Early each morning, a flotilla of boats departs Maui bound for Molokini, Hawaii’s premiere snorkeling destination. Once secured to a mooring inside the crescent-shaped crater, the vessels disgorge their sun-starved tourists, equipped with flippers, masks and snorkels, to enjoy a colorful array of coral and marine life. Molokini is often billed as one of the top ten dive spots in the world, but that ranking is most likely a measure of Molokini’s popularity not natural beauty, even though the visibility is typically 150 feet or better inside the crater.

Early view of Molokini Light
During daylight hours, Molokini’s height of 160 feet above the ocean makes it easily visible, but at night, it poses a navigational hazard for interisland navigation. The Lighthouse Board first proposed a light for Molokini in 1905, but funds were not allocated for the project until five years later. On September 13, 1910, Walter Francis Frear, governor of the Territory of Hawaii, reserved the entire eighteen-and-a-half-acre island of Molokini for lighthouse purposes.

In 1911, a sixteen-foot-tall, skeletal tower was erected on the southwest rim of the crater where it had a focal plane of 173 feet above the water. The tower’s automated light, which went into service on March 11, 1911, was powered by acetylene and emitted a white flash every three seconds. The Lighthouse Service Bulletin noted that on March 18, 1921, Molokini Light, the first compressed acetylene gas light established in the Hawaiian Islands, completed ten years of service without having been extinguished.

In October 1925, Ralph Tinkham, superintendent of the Nineteenth Lighthouse District, dispatched the tender Kukui to replace the Molokini light tower. “The framework in the present tower,” Tinkham noted, “has deteriorated and we shall not only construct a new one, but shall also raise the height from 173 feet to 187 feet as complaints have been received from time to time that the light is hidden by a jutting piece of land to the north. The new light will raise it above this obstruction.”

Molokini Light burned for nineteen years and eight months without being extinguished. As the light flashed every three seconds, this amounted to approximately 207,000,000 flashes during this period. The lantern and flasher were exchanged for overhauling and cleaning about every four years. This impressive record of continuous service ended in November 1930, when either an air pocket or acetone in the gas line caused the light to go out.

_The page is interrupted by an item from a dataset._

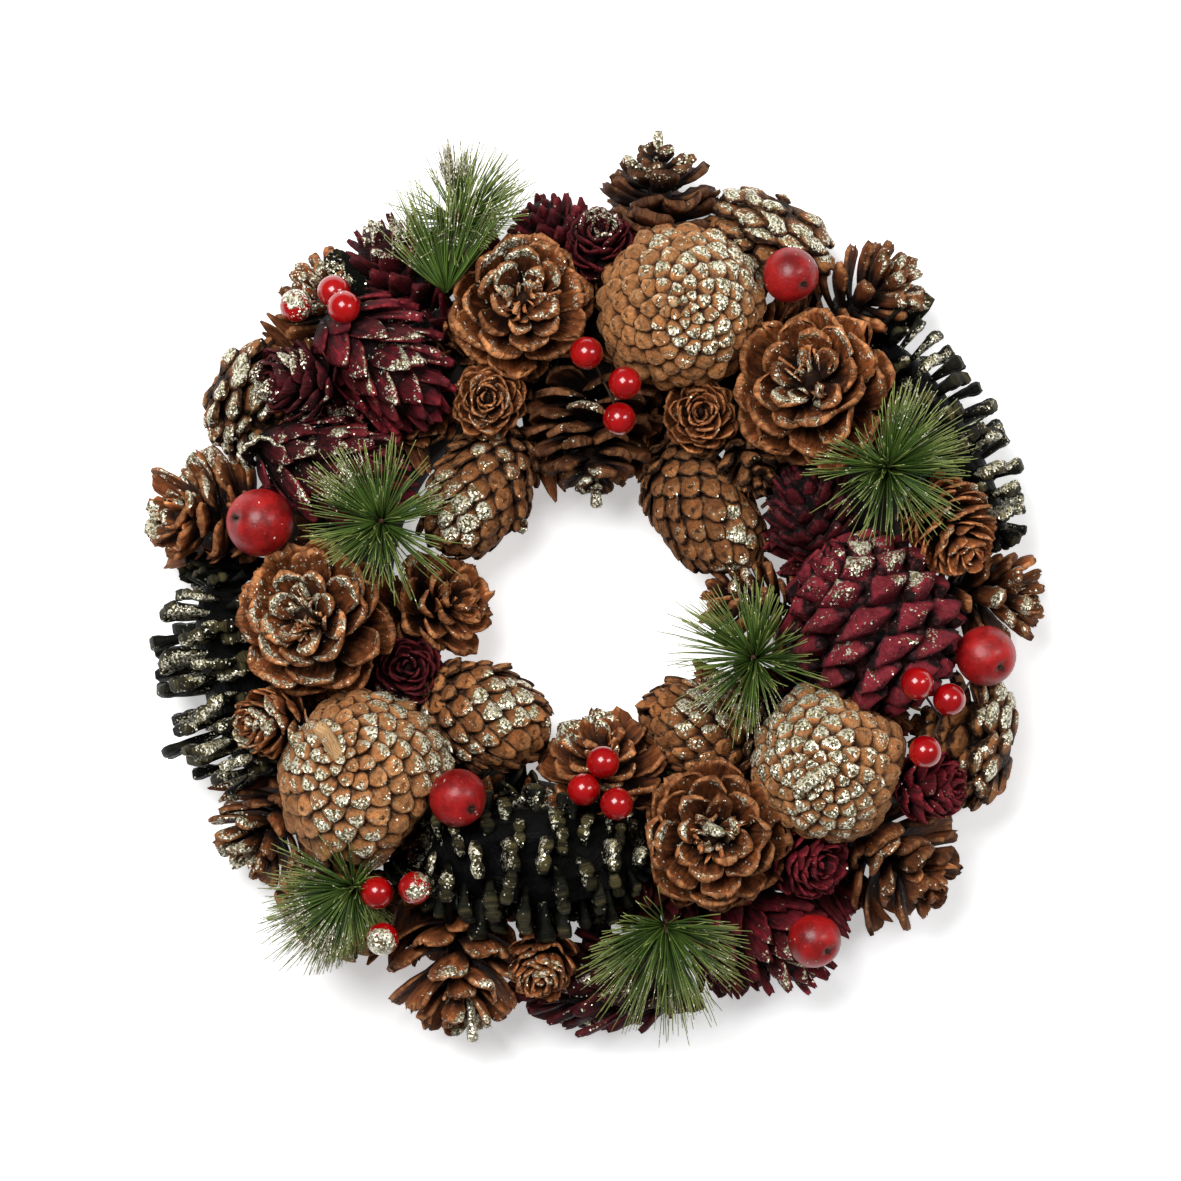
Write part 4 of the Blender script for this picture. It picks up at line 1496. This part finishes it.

This second light marked Molokini for twenty-two years until it too succumb to the elements and was replaced in 1947 by a twenty-five-foot skeletal tower, which displayed an electric light powered by batteries stored in a shack built inside the base of the tower. In April 1989, a powerful storm packing winds of over sixty miles an hour toppled the 1947 tower and sent it tumbling down the crater. Members of the Coast Guard ANT team were soon helicoptered to the island to erect a temporary beacon and later the metal pole and solar powered light that grace Molokini today.

References

  1. The Lighthouses of Hawai`i, Love Dean, 1986.